Sparrow

Production-ready structured data extraction system supporting Vision LLMs and pluggable workflow orchestration for invoices, bank statements, financial tables, and more.

Overview#

Sparrow is a production-ready structured data extraction system developed by Katana ML (lead developer Andrej Baranovskij).
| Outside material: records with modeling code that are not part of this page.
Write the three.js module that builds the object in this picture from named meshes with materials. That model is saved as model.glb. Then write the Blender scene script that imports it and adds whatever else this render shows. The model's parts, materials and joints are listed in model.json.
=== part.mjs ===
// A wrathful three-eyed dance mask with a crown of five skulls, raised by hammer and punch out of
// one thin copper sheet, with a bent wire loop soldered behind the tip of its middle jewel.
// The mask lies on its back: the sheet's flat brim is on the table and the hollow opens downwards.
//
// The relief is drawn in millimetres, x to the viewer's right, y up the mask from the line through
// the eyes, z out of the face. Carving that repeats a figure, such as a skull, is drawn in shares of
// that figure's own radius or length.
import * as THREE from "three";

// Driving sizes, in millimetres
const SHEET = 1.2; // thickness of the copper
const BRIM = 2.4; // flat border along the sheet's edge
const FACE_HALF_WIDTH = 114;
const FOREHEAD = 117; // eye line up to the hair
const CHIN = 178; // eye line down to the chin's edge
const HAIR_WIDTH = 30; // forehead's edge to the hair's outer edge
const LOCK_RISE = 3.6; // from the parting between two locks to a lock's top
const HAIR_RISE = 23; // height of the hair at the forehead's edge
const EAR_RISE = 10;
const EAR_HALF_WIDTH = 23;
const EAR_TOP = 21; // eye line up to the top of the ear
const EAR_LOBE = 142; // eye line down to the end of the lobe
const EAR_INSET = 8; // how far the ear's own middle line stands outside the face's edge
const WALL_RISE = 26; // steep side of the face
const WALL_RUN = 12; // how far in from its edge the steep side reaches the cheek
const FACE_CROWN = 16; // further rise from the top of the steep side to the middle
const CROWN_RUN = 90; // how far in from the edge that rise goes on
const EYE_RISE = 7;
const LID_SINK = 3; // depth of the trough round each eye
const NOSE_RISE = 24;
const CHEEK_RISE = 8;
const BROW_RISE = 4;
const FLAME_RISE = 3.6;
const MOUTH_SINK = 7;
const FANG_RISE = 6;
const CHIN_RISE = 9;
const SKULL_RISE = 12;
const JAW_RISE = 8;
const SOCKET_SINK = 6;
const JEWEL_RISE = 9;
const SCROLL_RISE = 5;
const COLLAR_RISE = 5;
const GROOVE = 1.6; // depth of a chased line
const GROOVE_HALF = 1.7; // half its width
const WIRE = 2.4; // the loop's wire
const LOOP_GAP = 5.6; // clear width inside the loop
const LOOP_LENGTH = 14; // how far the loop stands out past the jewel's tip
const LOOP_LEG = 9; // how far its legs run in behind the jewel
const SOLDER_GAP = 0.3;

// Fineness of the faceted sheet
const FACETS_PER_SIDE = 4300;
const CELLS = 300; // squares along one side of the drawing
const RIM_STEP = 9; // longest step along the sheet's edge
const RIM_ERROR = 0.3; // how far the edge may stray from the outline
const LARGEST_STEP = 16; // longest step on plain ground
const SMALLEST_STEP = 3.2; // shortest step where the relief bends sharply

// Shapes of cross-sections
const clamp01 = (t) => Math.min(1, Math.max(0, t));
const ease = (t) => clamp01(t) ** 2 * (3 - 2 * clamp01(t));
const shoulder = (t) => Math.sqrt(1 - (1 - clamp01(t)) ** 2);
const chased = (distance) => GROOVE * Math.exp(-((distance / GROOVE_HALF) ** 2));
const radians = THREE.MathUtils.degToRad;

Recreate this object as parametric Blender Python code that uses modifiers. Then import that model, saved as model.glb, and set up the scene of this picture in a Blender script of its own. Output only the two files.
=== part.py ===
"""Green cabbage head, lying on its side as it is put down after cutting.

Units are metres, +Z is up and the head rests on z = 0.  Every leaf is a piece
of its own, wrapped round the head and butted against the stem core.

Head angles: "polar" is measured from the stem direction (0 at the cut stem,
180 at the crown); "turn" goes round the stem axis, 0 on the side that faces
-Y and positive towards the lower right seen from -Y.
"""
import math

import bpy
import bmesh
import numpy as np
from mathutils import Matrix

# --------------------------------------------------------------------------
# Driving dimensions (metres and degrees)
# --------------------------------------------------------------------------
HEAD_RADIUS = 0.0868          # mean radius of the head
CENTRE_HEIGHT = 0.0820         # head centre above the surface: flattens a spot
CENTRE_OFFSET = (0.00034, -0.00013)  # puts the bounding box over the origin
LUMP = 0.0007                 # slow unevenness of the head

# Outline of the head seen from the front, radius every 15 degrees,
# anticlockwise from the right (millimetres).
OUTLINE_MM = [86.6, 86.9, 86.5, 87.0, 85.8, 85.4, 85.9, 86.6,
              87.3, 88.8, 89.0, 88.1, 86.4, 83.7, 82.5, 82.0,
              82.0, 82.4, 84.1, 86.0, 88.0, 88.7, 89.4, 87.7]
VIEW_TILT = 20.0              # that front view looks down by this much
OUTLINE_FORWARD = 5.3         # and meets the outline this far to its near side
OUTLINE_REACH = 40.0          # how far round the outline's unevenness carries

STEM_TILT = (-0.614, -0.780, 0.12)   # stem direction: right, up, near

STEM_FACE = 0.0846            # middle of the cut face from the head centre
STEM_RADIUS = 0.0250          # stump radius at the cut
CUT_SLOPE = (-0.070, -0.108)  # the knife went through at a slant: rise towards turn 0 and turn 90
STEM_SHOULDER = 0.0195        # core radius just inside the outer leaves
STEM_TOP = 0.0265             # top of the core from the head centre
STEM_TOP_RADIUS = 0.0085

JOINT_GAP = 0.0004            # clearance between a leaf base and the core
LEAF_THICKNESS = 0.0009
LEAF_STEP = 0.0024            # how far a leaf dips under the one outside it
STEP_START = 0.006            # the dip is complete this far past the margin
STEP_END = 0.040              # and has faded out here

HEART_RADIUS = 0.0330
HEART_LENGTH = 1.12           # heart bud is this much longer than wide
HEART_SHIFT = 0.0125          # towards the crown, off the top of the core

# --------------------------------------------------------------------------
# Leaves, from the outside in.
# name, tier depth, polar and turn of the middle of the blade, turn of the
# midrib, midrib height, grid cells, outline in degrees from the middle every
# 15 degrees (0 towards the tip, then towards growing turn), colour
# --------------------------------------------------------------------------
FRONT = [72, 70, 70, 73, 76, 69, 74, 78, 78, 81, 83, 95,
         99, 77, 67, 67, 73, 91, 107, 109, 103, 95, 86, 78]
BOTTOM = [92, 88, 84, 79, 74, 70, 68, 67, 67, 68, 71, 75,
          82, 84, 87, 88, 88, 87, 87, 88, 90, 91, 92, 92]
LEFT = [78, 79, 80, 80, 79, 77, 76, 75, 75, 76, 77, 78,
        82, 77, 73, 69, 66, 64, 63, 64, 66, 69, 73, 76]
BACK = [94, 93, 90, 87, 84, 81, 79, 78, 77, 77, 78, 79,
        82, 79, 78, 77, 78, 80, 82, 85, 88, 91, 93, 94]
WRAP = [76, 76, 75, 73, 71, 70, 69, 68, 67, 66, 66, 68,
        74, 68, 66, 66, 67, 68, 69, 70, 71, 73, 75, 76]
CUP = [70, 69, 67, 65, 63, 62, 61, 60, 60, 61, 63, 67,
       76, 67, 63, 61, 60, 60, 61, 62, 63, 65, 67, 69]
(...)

It focuses on converting unstructured documents — invoices, receipts, bank statements, financial tables, and more — into structured JSON data with high precision and automation.

Architecture#

The project uses a monorepo multi-app architecture with three top-level directories:

sparrow-data/: Sample test data (bonds_table.png, bank_statement.pdf, invoice.pdf, etc.)
sparrow-ml/: Core computation engine, containing llm/ (main API server & CLI) and agents/ (workflow orchestration service)
sparrow-ui/: Gradio-based Web interactive interface

Pipeline Engines#

Sparrow Parse: Vision LLM-based visual structured extraction pipeline, supporting Mistral, Qwen 2.5-VL, DeepSeek OCR, dots.ocr, dots-mocr, and more
Sparrow Instructor: Text LLM-based instruction processing, validation, and decision pipeline (supporting GPT-OSS, Mistral, Qwen 3.5, etc.)
Sparrow Agents: Prefect-orchestrated multi-step processing pipeline that decomposes complex scenarios into subtasks like classification → extraction → validation

Inference Backends#

Apple Silicon: Deep MLX framework integration, leveraging unified memory for efficient large model execution (dependency package sparrow-parse[mlx])
NVIDIA/AMD GPU: Compatible with vLLM and Ollama backends, requiring CUDA environment
Cloud & CPU: Supports Hugging Face Cloud GPU backend, or local execution of ≤7B small models

Document Processing#

Supports PNG, JPG images and multi-page PDF input
Natively adapts to invoices, receipts, forms, bank statements, financial tables, and other document types
--crop-size parameter for document border cropping to improve Vision LLM focus accuracy
JSON Schema-driven output constraints with automatic validation

Usage#

CLI#

./sparrow.sh "<JSON_SCHEMA>" --pipeline "<PIPELINE>" [OPTIONS] --file-path "<FILE>"

Key parameters: --pipeline (select pipeline), --options (backend & model), --instruction (text instruction), --validation (field validation), --crop-size (crop pixels), --page-type (page classification).

RESTful API#

Document extraction: POST /api/v1/sparrow-llm/inference (multipart/form-data)
Text instruction: POST /api/v1/sparrow-llm/instruction-inference (form-urlencoded)
Access http://localhost:8002/api/v1/sparrow-llm/docs for Swagger interactive docs after startup

Agent API#

curl -X POST 'http://localhost:8001/api/v1/sparrow-agents/execute/file' \
  -F 'agent_name=medical_prescriptions' \
  -F 'extraction_params={"sparrow_key":"123456"}' \
  -F 'file=@prescription.pdf'

Use Cases#

Financial document automation: Extract full structured data from invoices and bank statements in PDF/image format
Financial table extraction: Extract fields like instrument_name and valuation from bond tables
Medical prescription processing: Multi-step workflow via Agent orchestration (classification → extraction → validation)
Text instruction processing: Math operations, text analysis, summarization, Q&A
Function Calling integration: External data access such as stock data queries

Enterprise Features#

API-First design with complete RESTful API and Swagger documentation
Prefect-based Dashboard and Agent workflow tracking (Dashboard requires local Oracle Database 23ai Free)
Built-in rate limiting and usage analytics
Open-sourced under GPL-3.0 with commercial dual-licensing available

Installation Requirements#

Python 3.12.10+, macOS/Linux/Windows, GPU (matching model VRAM requirements). PDF processing requires poppler.